In fact, one of the reason I loved this book is that it's one of the more clear-eyed depictions of gambling addiction I've ever read. Of course, there's much literature about substance abuse and addiction, but gambling can destroy your life just as easily. And this novels pulls no punches in how it shows that.

The story is of a college kid in Montreal studying to be a graphic designer, illustrating album covers for metal bands, and working as a, you guessed it, dishwasher, in a high-end Italian restaurant. But he can't get out of his own way: His girlfriend has dumped him, his roommate has booted him out, and every time he seems to get a little bit ahead, he blows it on the ubiquitous video poker machines at the bars all over Montreal.

Another strength here is showing the crazy lives of people working long shifts and late nights in restaurants. Substance abuse and all-night partying are the norm, rather than the exception — you get off work and after being geared up for hours, you can't wind down easily. So you just go on these booze- and drug-filled benders until dawn, sleep until late afternoon, and then do it all again the next day. Our narrator here easily gets caught up in this cycle, and gets swept away by a colorful cast of characters who work with him in the kitchen.

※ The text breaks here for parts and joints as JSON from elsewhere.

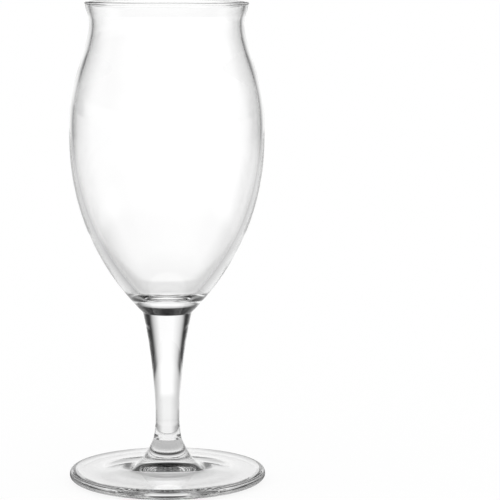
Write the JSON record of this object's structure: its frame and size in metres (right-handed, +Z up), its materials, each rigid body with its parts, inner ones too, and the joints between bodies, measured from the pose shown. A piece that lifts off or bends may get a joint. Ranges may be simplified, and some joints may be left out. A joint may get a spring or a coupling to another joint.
{
  "type": "stemmed glass",
  "caption": "Stemmed beer glass: deep belly drawn in to a neck, flared beaded lip, waisted solid stem and round foot with a raised boss.",
  "frame": {"origin": "centre of the foot's resting ring, on the surface that the glass stands on", "axes": "+Z up the stem to the rim; the glass is round about Z, so X and Y are any two directions across it"},
  "size_m": [0.082, 0.082, 0.2],
  "materials": {
    "clear_glass": "fire-polished clear soda-lime glass"
  },
  "bodies": {
    "root": {"foot": "clear_glass", "stem": "clear_glass", "bowl": "clear_glass"}
  },
  "joints": []
}
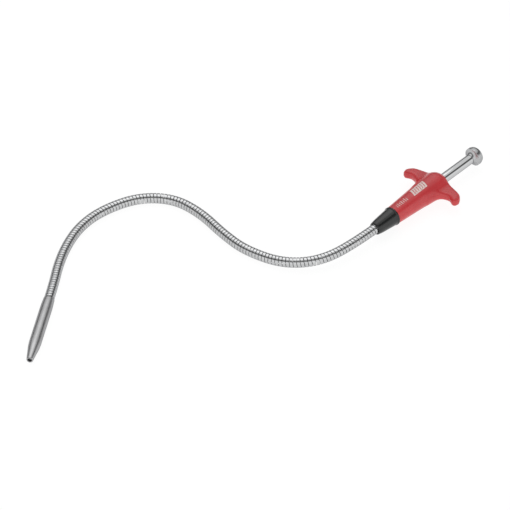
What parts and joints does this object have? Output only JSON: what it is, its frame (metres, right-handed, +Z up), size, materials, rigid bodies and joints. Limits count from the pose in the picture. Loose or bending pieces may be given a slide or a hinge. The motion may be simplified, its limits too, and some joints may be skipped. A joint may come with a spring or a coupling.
{
  "type": "flexible claw drain auger",
  "caption": "T-handled claw tool: a sprung thumb plunger works wire claws through a bendable steel shaft and a tapered nozzle.",
  "frame": {"origin": "on the plane that the tool lies on, under the middle of the handle (ferrule front to button face)", "axes": "+X along the handle axis towards the thumb button, +Y towards the side the shaft curves to, +Z up"},
  "size_m": [0.4431, 0.2261, 0.022],
  "materials": {
    "red_plastic": "moulded, semi-gloss",
    "black_plastic": "moulded, satin",
    "bright_chrome": "polished plating",
    "satin_steel": "satin, turned",
    "wound_steel": "bright drawn flat wire",
    "spring_steel": "drawn wire",
    "cable_steel": "stranded cable",
    "plain_steel": "turned",
    "brass": "turned"
  },
  "bodies": {
    "handle": {"handle_body": "red_plastic", "rear_guide_plug": "red_plastic", "nose_ferrule": "black_plastic", "hose_socket": "brass", "spring_seat": "plain_steel", "return_spring": "spring_steel", "hose_winding": "wound_steel", "hose_core": "spring_steel", "push_cable": "cable_steel", "nozzle": "satin_steel"},
    "plunger": {"plunger_rod": "bright_chrome", "thumb_button": "bright_chrome", "rod_collar": "plain_steel", "cable_clamp": "plain_steel"},
    "claw_carrier": {"claw_holder": "plain_steel"},
    "claw_1": {"claw_1": "spring_steel"},
    "claw_2": {"claw_2": "spring_steel"},
    "claw_3": {"claw_3": "spring_steel"},
    "claw_4": {"claw_4": "spring_steel"}
  },
  "joints": [
    {"name": "plunger_slide", "type": "slide", "parent": "handle", "child": "plunger", "axis": [-1, 0, 0], "range_m": [0, 0.03], "stiffness_N_per_m": 150, "springref_m": -0.01, "deforming": ["return_spring"]},
    {"name": "claw_carrier_slide", "type": "slide", "parent": "handle", "child": "claw_carrier", "axis": [-0.8613, -0.5082, 0], "range_m": [0, 0.03]},
    {"name": "claw_1_spread", "type": "hinge", "parent": "claw_carrier", "child": "claw_1", "pos_m": [-0.35124, 0.12368, 0.00605], "axis": [-0.3593, 0.609, -0.7071], "range_deg": [0, 18], "deforming": ["claw_1"]},
    {"name": "claw_2_spread", "type": "hinge", "parent": "claw_carrier", "child": "claw_2", "pos_m": [-0.35124, 0.12368, 0.00435], "axis": [0.3593, -0.609, -0.7071], "range_deg": [0, 18], "deforming": ["claw_2"]},
    {"name": "claw_3_spread", "type": "hinge", "parent": "claw_carrier", "child": "claw_3", "pos_m": [-0.35038, 0.12222, 0.00435], "axis": [0.3593, -0.609, 0.7071], "range_deg": [0, 18], "deforming": ["claw_3"]},
    {"name": "claw_4_spread", "type": "hinge", "parent": "claw_carrier", "child": "claw_4", "pos_m": [-0.35038, 0.12222, 0.00605], "axis": [-0.3593, 0.609, 0.7071], "range_deg": [0, 18], "deforming": ["claw_4"]}
  ],
  "couplings": [
    {"joint": "claw_carrier_slide", "follows": "plunger_slide", "ratio": 1},
    {"joint": "claw_1_spread", "follows": "plunger_slide", "rad_per_m": 10.47},
    {"joint": "claw_2_spread", "follows": "plunger_slide", "rad_per_m": 10.47},
    {"joint": "claw_3_spread", "follows": "plunger_slide", "rad_per_m": 10.47},
    {"joint": "claw_4_spread", "follows": "plunger_slide", "rad_per_m": 10.47}
  ]
}
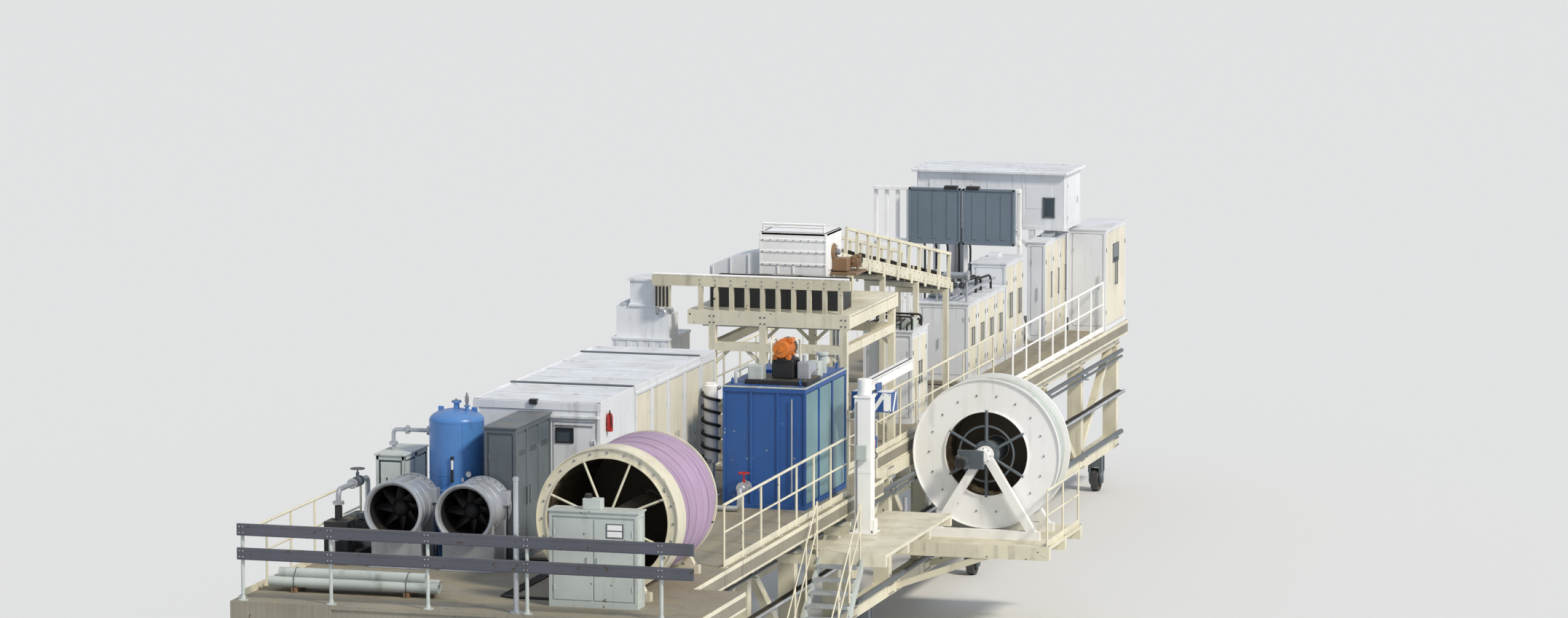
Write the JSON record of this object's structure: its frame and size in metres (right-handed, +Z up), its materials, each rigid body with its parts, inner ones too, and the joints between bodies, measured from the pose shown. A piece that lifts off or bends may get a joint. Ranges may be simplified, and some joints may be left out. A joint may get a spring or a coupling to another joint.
{
  "type": "tunnel boring machine back-up gantry train",
  "caption": "Hinged back-up gantries of a tunnel boring machine, with hose reels, control room, fans, tanks, jib hoist and a belt conveyor over a service passage.",
  "frame": {"origin": "on the floor, at the centre of the train's outline", "axes": "+Z up, +Y forward towards the tunnel face, +X to the right"},
  "size_m": [9.2, 39.4, 8.0403],
  "materials": {
    "black_steel": "black paint",
    "cream_paint": "satin cream paint, dusty",
    "galvanised": "galvanised sheet",
    "grey_paint": "dark grey paint",
    "mix_blue": "deep blue paint",
    "pale_grey_paint": "pale grey paint",
    "reel_hose": "lilac layflat hose",
    "tan_paint": "tan paint",
    "tank_blue": "bright blue enamel",
    "wheel_steel": "cast wheel with a worn tread",
    "white_paint": "white paint with dirt runs"
  },
  "bodies": {
    "mid_gantry": {"mid_side_frames": "cream_paint", "mid_deck": "cream_paint", "mid_bogies": "grey_paint", "low_platform": "cream_paint", "front_reel_stand": "cream_paint", "dust_filter": "white_paint", "upper_frame": "cream_paint", "ladder_railing": "tan_paint", "discharge_head": "white_paint", "discharge_chute": "pale_grey_paint", "belt_conveyor": "cream_paint", "conveyor_trestles": "cream_paint", "mid_cabinet": "pale_grey_paint", "mid_railings": "cream_paint"},
    "rear_gantry": {"rear_side_frames": "cream_paint", "rear_deck": "cream_paint", "rear_bogies": "grey_paint", "rear_guardrail": "grey_paint", "rear_railings": "cream_paint", "side_platform": "cream_paint", "access_stair": "pale_grey_paint", "control_room": "white_paint", "switch_room": "white_paint", "reel_stand": "cream_paint", "reel_control_box": "white_paint", "fan_casings": "galvanised", "air_receiver": "tank_blue", "rear_cabinets": "grey_paint", "pump_set": "grey_paint", "stored_pipes": "pale_grey_paint", "mixing_tank": "mix_blue", "mixer_drive": "grey_paint", "hose_rack": "black_steel", "jib_column": "white_paint"},
    "front_gantry": {"front_side_frames": "cream_paint", "front_deck": "cream_paint", "front_bogies": "grey_paint", "front_cabinets": "white_paint", "panel_rack": "cream_paint", "machine_room": "white_paint", "front_railings": "cream_paint"},
    "control_room_door": {"control_room_door": "pale_grey_paint"},
    "hose_reel": {"hose_reel": "reel_hose"},
    "front_hose_reel": {"front_hose_reel": "white_paint"},
    "fan_rotor_left": {"fan_rotor_left": "grey_paint"},
    "fan_rotor_right": {"fan_rotor_right": "grey_paint"},
    "jib_arm": {"jib_arm": "white_paint"},
    "jib_hoist": {"jib_hoist": "tank_blue"},
    "rear_wheel_1": {"rear_wheel_1": "wheel_steel"},
    "rear_wheel_2": {"rear_wheel_2": "wheel_steel"},
    "rear_wheel_3": {"rear_wheel_3": "wheel_steel"},
    "rear_wheel_4": {"rear_wheel_4": "wheel_steel"},
    "mid_wheel_1": {"mid_wheel_1": "wheel_steel"},
    "mid_wheel_2": {"mid_wheel_2": "wheel_steel"},
    "mid_wheel_3": {"mid_wheel_3": "wheel_steel"},
    "mid_wheel_4": {"mid_wheel_4": "wheel_steel"},
    "front_wheel_1": {"front_wheel_1": "wheel_steel"},
    "front_wheel_2": {"front_wheel_2": "wheel_steel"},
    "front_wheel_3": {"front_wheel_3": "wheel_steel"},
    "front_wheel_4": {"front_wheel_4": "wheel_steel"}
  },
  "joints": [
    {"name": "rear_coupling", "type": "hinge", "parent": "mid_gantry", "child": "rear_gantry", "pos_m": [0, -3.9, 3.42], "axis": [0, 0, 1], "range_deg": [-3, 3]},
    {"name": "front_coupling", "type": "hinge", "parent": "mid_gantry", "child": "front_gantry", "pos_m": [0, 8.3, 3.42], "axis": [0, 0, 1], "range_deg": [-3, 3]},
    {"name": "rear_wheel_1_roll", "type": "hinge", "parent": "rear_gantry", "child": "rear_wheel_1", "pos_m": [-1.45, -18.2, 0.25], "axis": [1, 0, 0], "continuous": true},
    {"name": "rear_wheel_2_roll", "type": "hinge", "parent": "rear_gantry", "child": "rear_wheel_2", "pos_m": [-1.45, -5.7, 0.25], "axis": [1, 0, 0], "continuous": true},
    {"name": "rear_wheel_3_roll", "type": "hinge", "parent": "rear_gantry", "child": "rear_wheel_3", "pos_m": [1.45, -18.2, 0.25], "axis": [1, 0, 0], "continuous": true},
    {"name": "rear_wheel_4_roll", "type": "hinge", "parent": "rear_gantry", "child": "rear_wheel_4", "pos_m": [1.45, -5.7, 0.25], "axis": [1, 0, 0], "continuous": true},
    {"name": "mid_wheel_1_roll", "type": "hinge", "parent": "mid_gantry", "child": "mid_wheel_1", "pos_m": [-1.45, -2.1, 0.25], "axis": [1, 0, 0], "continuous": true},
    {"name": "mid_wheel_2_roll", "type": "hinge", "parent": "mid_gantry", "child": "mid_wheel_2", "pos_m": [-1.45, 6.5, 0.25], "axis": [1, 0, 0], "continuous": true},
    {"name": "mid_wheel_3_roll", "type": "hinge", "parent": "mid_gantry", "child": "mid_wheel_3", "pos_m": [1.45, -2.1, 0.25], "axis": [1, 0, 0], "continuous": true},
    {"name": "mid_wheel_4_roll", "type": "hinge", "parent": "mid_gantry", "child": "mid_wheel_4", "pos_m": [1.45, 6.5, 0.25], "axis": [1, 0, 0], "continuous": true},
    {"name": "front_wheel_1_roll", "type": "hinge", "parent": "front_gantry", "child": "front_wheel_1", "pos_m": [-1.45, 10.1, 0.25], "axis": [1, 0, 0], "continuous": true},
    {"name": "front_wheel_2_roll", "type": "hinge", "parent": "front_gantry", "child": "front_wheel_2", "pos_m": [-1.45, 17.77, 0.25], "axis": [1, 0, 0], "continuous": true},
    {"name": "front_wheel_3_roll", "type": "hinge", "parent": "front_gantry", "child": "front_wheel_3", "pos_m": [1.45, 10.1, 0.25], "axis": [1, 0, 0], "continuous": true},
    {"name": "front_wheel_4_roll", "type": "hinge", "parent": "front_gantry", "child": "front_wheel_4", "pos_m": [1.45, 17.77, 0.25], "axis": [1, 0, 0], "continuous": true},
    {"name": "hose_reel_turn", "type": "hinge", "parent": "rear_gantry", "child": "hose_reel", "pos_m": [1.26, -17.7, 4.87], "axis": [0, 1, 0], "continuous": true},
    {"name": "front_hose_reel_turn", "type": "hinge", "parent": "mid_gantry", "child": "front_hose_reel", "pos_m": [3.13, 1.2, 3.36], "axis": [0, 1, 0], "continuous": true},
    {"name": "fan_left_turn", "type": "hinge", "parent": "rear_gantry", "child": "fan_rotor_left", "pos_m": [-3.0096, -15.66, 4.6], "axis": [0, 1, 0], "continuous": true},
    {"name": "fan_right_turn", "type": "hinge", "parent": "rear_gantry", "child": "fan_rotor_right", "pos_m": [-1.74864, -15.66, 4.6], "axis": [0, 1, 0], "continuous": true},
    {"name": "control_room_door_hinge", "type": "hinge", "parent": "rear_gantry", "child": "control_room_door", "pos_m": [-0.414, -13.042, 4], "axis": [0, 0, 1], "range_deg": [0, 100]},
    {"name": "jib_swing", "type": "hinge", "parent": "rear_gantry", "child": "jib_arm", "pos_m": [2.7, -6.7, 5.6], "axis": [0, 0, 1], "range_deg": [-100, 10]},
    {"name": "hoist_travel", "type": "slide", "parent": "jib_arm", "child": "jib_hoist", "axis": [0, 1, 0], "range_m": [0, 1.5]}
  ]
}
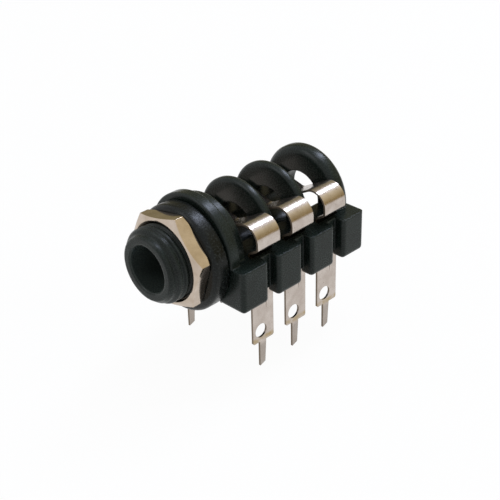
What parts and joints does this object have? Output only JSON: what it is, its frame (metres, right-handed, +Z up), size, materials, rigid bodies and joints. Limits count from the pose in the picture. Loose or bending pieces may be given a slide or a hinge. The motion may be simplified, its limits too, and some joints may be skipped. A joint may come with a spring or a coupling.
{
  "type": "audio jack socket",
  "caption": "Panel and board socket for a 6.35 mm audio plug, with a threaded bush, hex nut, sprung contacts and switch contacts on pins.",
  "frame": {"origin": "on the plug's axis at the front face of the flange, which bears on the panel", "axes": "+X along the plug's axis, the way the plug goes in; +Z up, away from the board; -Y towards the sprung contacts"},
  "size_m": [0.0309, 0.0192, 0.0254],
  "materials": {
    "moulding": "moulded, satin",
    "washer": "moulded, satin",
    "nut": "nickel plated",
    "contact": "nickel plated"
  },
  "bodies": {
    "socket": {"housing": "moulding", "sleeve_spring_contact": "contact", "ring_spring_contact": "contact", "tip_spring_contact": "contact", "sleeve_switch_contact": "contact", "ring_switch_contact": "contact", "tip_switch_contact": "contact"},
    "washer": {"washer_ring": "washer"},
    "nut": {"hex_nut": "nut"}
  },
  "joints": [
    {"name": "washer_slide", "type": "slide", "parent": "socket", "child": "washer", "axis": [-1, 0, 0], "range_m": [0, 0.0026]},
    {"name": "nut_turn", "type": "hinge", "parent": "washer", "child": "nut", "pos_m": [0, 0, 0], "axis": [-1, 0, 0], "range_deg": [0, 936]}
  ],
  "couplings": [
    {"joint": "nut_turn", "follows": "washer_slide", "rad_per_m": 6283.2}
  ]
}
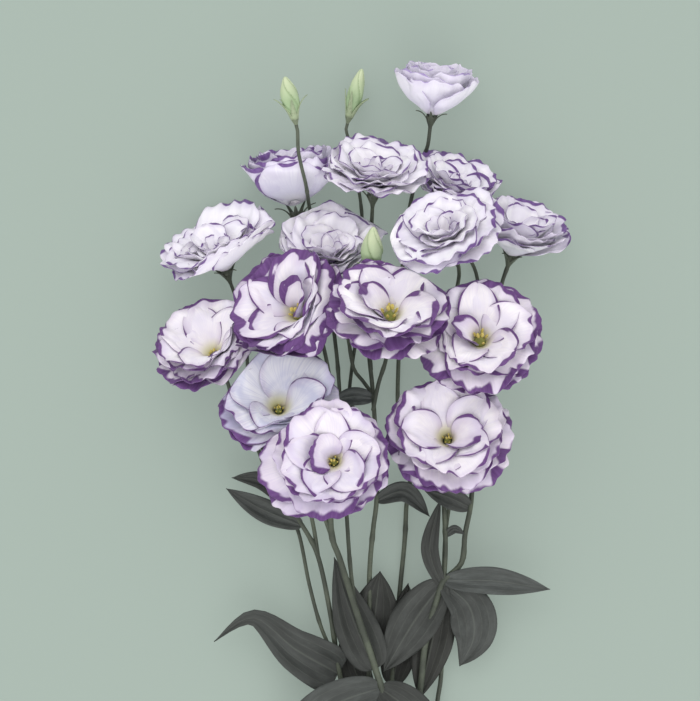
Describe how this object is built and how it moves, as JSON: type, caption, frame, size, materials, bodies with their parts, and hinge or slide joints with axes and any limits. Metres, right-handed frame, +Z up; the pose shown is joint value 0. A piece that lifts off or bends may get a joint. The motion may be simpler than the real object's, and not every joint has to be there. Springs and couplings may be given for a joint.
{
  "type": "lisianthus bunch",
  "caption": "Loose bunch of cut lisianthus lying flat: ruffled double white blooms with purple edges, closed green buds and dull green leafy stems.",
  "frame": {"origin": "on the surface, under the middle of the bunch's box", "axes": "+Y along the stems from the cut ends to the top buds, +Z up from the surface"},
  "size_m": [0.2308, 0.461, 0.0949],
  "materials": {
    "petal": "matte white petal with a faint lilac tint and an uneven purple edge",
    "foliage": "satin grey-green leaf and stem",
    "bud": "satin pale green rolled bud",
    "throat": "matte olive yellow style and stigma"
  },
  "bodies": {
    "root": {"bloom_top": "petal", "bloom_upper_left": "petal", "bloom_upper_mid": "petal", "bloom_upper_right": "petal", "bloom_right_high": "petal", "bloom_far_right": "petal", "bloom_far_left": "petal", "bloom_mid_back": "petal", "bloom_mid_left": "petal", "bloom_mid": "petal", "bloom_mid_right": "petal", "bloom_left_low": "petal", "bloom_low_left": "petal", "bloom_lowest": "petal", "bloom_low_right": "petal", "centre_right_high": "throat", "centre_mid_left": "throat", "centre_mid": "throat", "centre_mid_right": "throat", "centre_left_low": "throat", "centre_low_left": "throat", "centre_lowest": "throat", "centre_low_right": "throat", "bud_left": "bud", "bud_middle": "bud", "bud_low": "bud", "stem_left": "foliage", "stem_centre_left": "foliage", "stem_centre": "foliage", "stem_top": "foliage", "stem_right": "foliage", "stem_right_back": "foliage"}
  },
  "joints": []
}
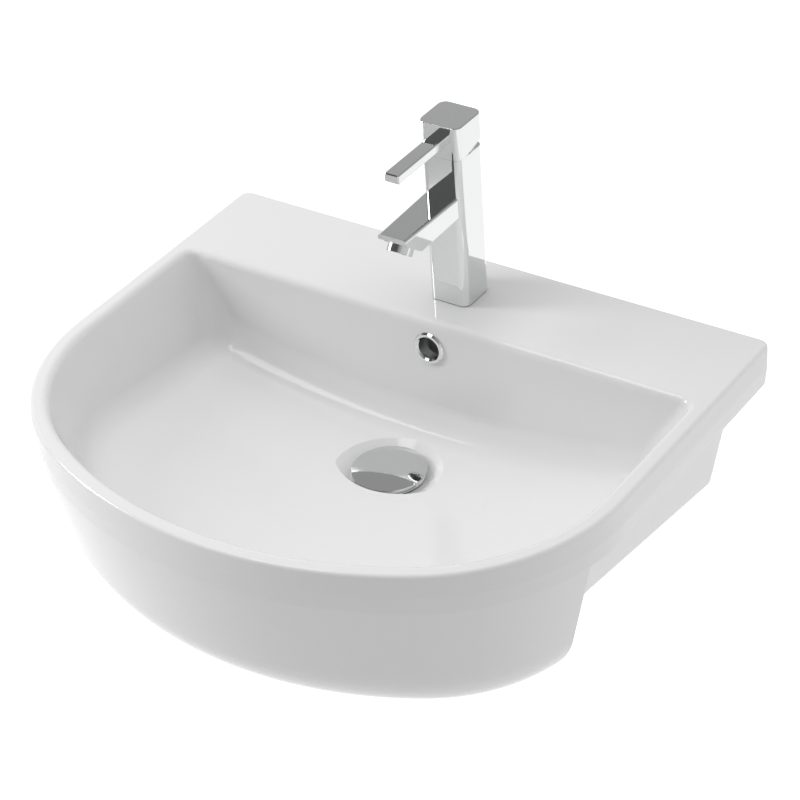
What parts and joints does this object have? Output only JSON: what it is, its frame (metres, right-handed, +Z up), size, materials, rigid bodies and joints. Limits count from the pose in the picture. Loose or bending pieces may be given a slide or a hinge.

I love small-press books because in novels like this, some stuff slips through that probably would've been edited out in a novel published by a larger house. For example, here we have a whole chapter just of the narrator and his girlfriend going to a Static-X and Megadeth concert in the late 1999s. I guess for establishing the basis for his relationship, this chapter is important. But it could've been easily cut. I'm glad it didn't because of how much fun it is to read about a METAL CONCERT IN LITERATURE.  I was right there with him, moshing to Symphony of Destruction! 

Anyway, there are a few odd translation glitches and proofreading errors here, the latter which always bug me more than they should — another feature of small-press novels. But overall, this was a fantastic read — a story about people you don't often see in fiction, which I always love to read.